**TO DO**
Each record is to be printed again precisely as it reads.

**EXTRACTED ENTRIES**
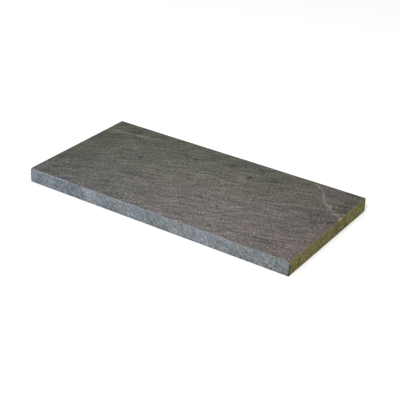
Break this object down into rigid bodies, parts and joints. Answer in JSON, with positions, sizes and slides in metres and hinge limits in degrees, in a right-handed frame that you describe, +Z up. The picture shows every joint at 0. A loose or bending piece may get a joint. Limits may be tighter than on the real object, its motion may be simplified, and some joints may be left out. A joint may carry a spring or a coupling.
{
  "type": "natural stone slab",
  "caption": "Flat rectangular slab of dark basalt-like stone with a split top, sawn sides and one pale mineral vein.",
  "frame": {"origin": "middle of the flat underside, which is the face the slab rests on", "axes": "+X along the length, +Y across the width towards the back, +Z up through the thickness"},
  "size_m": [0.6, 0.3, 0.0295],
  "materials": {
    "stone": "matte"
  },
  "bodies": {
    "root": {"stone_slab": "stone"}
  },
  "joints": []
}
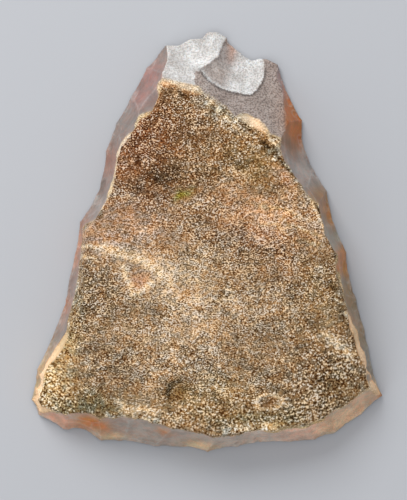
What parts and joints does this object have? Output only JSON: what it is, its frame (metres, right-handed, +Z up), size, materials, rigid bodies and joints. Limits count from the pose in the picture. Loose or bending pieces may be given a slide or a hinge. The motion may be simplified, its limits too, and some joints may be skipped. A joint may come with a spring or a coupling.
{
  "type": "unifacial stone tool",
  "caption": "Trapezoidal flaked stone scraper with a flat unworked underside, a rough skin on its back, steep flake scars along the edges and a thinned narrow end.",
  "frame": {"origin": "middle of the outline, at the height of the flat underside that the tool lies on", "axes": "+Z up out of the rough back, +Y towards the thinned narrow end, X across the working edge"},
  "size_m": [0.0706, 0.084, 0.0126],
  "materials": {
    "chalcedony": "rough pitted brown skin on the back, smooth translucent pink and grey stone in the scars"
  },
  "bodies": {
    "root": {"stone_tool": "chalcedony"}
  },
  "joints": []
}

**FULL ANSWER**
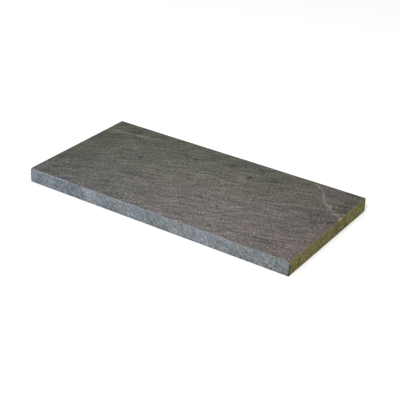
Break this object down into rigid bodies, parts and joints. Answer in JSON, with positions, sizes and slides in metres and hinge limits in degrees, in a right-handed frame that you describe, +Z up. The picture shows every joint at 0. A loose or bending piece may get a joint. Limits may be tighter than on the real object, its motion may be simplified, and some joints may be left out. A joint may carry a spring or a coupling.
{
  "type": "natural stone slab",
  "caption": "Flat rectangular slab of dark basalt-like stone with a split top, sawn sides and one pale mineral vein.",
  "frame": {"origin": "middle of the flat underside, which is the face the slab rests on", "axes": "+X along the length, +Y across the width towards the back, +Z up through the thickness"},
  "size_m": [0.6, 0.3, 0.0295],
  "materials": {
    "stone": "matte"
  },
  "bodies": {
    "root": {"stone_slab": "stone"}
  },
  "joints": []
}
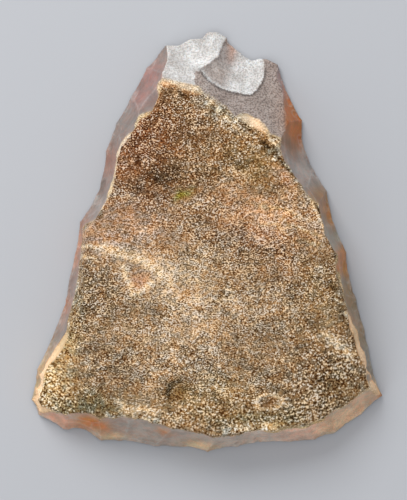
What parts and joints does this object have? Output only JSON: what it is, its frame (metres, right-handed, +Z up), size, materials, rigid bodies and joints. Limits count from the pose in the picture. Loose or bending pieces may be given a slide or a hinge. The motion may be simplified, its limits too, and some joints may be skipped. A joint may come with a spring or a coupling.
{
  "type": "unifacial stone tool",
  "caption": "Trapezoidal flaked stone scraper with a flat unworked underside, a rough skin on its back, steep flake scars along the edges and a thinned narrow end.",
  "frame": {"origin": "middle of the outline, at the height of the flat underside that the tool lies on", "axes": "+Z up out of the rough back, +Y towards the thinned narrow end, X across the working edge"},
  "size_m": [0.0706, 0.084, 0.0126],
  "materials": {
    "chalcedony": "rough pitted brown skin on the back, smooth translucent pink and grey stone in the scars"
  },
  "bodies": {
    "root": {"stone_tool": "chalcedony"}
  },
  "joints": []
}